A run of records
□ □ □ □ □ □ □

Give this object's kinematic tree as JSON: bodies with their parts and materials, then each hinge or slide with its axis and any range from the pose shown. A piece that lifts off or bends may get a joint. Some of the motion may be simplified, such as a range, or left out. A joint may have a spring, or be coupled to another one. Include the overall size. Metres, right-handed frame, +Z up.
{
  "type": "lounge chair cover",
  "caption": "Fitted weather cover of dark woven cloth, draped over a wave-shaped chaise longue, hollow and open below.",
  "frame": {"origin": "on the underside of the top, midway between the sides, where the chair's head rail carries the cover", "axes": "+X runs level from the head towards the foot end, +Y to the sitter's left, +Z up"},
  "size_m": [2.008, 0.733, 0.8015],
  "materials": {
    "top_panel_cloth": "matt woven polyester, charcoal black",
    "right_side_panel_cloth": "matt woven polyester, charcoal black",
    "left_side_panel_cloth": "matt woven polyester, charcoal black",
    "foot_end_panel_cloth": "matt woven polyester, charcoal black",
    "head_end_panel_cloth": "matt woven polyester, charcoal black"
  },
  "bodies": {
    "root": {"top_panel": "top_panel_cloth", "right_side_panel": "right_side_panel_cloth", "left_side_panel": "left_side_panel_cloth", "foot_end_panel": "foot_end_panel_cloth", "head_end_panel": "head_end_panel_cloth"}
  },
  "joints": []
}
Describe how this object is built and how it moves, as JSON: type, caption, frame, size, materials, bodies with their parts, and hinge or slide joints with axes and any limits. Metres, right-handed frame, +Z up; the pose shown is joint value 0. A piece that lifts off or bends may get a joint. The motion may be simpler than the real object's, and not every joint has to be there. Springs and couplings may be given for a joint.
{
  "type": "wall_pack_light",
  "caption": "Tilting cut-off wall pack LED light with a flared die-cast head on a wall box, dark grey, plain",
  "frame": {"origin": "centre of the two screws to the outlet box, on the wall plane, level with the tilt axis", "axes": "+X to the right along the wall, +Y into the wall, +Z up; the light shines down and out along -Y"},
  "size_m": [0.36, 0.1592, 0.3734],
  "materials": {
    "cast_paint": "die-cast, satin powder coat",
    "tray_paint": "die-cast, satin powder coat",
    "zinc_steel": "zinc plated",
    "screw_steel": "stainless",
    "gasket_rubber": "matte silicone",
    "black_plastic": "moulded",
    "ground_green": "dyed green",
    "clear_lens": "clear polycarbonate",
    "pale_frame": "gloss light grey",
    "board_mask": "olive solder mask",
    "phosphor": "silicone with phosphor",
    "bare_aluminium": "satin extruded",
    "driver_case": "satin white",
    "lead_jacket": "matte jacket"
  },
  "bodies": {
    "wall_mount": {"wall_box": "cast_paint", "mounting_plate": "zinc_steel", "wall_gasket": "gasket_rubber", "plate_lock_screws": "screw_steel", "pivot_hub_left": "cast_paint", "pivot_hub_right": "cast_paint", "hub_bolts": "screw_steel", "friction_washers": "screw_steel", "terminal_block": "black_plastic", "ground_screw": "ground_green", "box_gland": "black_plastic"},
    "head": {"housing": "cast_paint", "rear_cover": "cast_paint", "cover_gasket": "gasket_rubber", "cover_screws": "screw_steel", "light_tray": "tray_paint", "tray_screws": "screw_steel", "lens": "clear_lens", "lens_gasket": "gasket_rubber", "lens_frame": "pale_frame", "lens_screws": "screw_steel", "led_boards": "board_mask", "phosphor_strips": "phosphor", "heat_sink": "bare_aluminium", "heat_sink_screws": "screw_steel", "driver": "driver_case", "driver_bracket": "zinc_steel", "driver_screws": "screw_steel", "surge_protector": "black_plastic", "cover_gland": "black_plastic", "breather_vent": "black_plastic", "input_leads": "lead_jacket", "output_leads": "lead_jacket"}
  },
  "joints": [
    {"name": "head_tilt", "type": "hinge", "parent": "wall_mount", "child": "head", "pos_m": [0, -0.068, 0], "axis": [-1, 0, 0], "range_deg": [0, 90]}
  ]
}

□ □ □ □ □ □ □

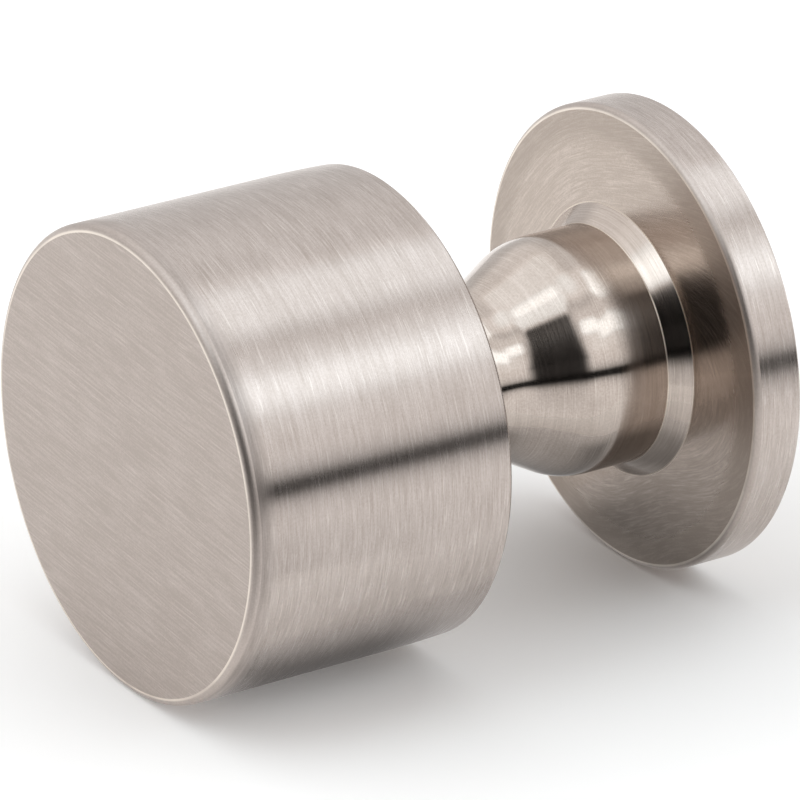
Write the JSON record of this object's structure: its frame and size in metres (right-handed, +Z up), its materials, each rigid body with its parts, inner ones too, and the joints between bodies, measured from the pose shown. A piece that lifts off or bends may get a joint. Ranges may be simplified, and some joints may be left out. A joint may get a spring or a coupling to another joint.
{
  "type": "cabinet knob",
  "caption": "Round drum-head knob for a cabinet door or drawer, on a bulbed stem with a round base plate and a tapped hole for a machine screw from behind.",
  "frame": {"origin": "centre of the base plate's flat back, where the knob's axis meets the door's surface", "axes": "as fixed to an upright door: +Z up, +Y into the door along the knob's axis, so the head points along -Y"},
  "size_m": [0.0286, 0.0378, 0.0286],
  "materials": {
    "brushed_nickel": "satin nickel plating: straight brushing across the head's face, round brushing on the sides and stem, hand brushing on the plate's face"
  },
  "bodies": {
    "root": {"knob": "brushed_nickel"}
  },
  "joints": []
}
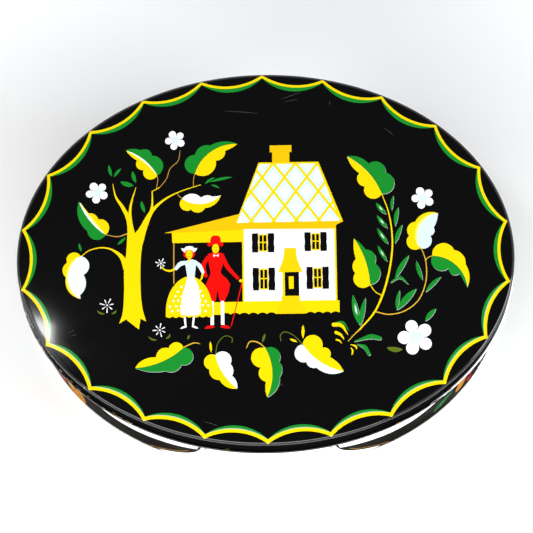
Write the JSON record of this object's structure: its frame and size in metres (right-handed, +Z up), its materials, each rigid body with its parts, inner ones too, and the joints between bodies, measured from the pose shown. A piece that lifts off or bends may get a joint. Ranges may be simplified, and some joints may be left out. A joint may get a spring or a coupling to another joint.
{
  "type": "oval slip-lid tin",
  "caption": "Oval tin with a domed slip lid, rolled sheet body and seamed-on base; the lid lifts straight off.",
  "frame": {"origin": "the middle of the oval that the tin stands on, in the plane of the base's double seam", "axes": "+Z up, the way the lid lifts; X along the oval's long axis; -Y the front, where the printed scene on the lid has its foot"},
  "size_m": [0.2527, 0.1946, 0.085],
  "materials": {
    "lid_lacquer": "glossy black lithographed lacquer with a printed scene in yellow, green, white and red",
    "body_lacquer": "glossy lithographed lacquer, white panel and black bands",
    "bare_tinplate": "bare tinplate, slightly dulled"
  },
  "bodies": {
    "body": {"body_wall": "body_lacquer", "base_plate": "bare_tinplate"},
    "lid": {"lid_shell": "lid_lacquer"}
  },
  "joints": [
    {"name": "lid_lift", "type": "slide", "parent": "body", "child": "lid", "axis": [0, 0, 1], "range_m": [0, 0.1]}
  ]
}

□ □ □ □ □ □ □

How many lines in the records above contain the word "their"? Reply with the number alone.

▶ _SOLUTION BELOW_
2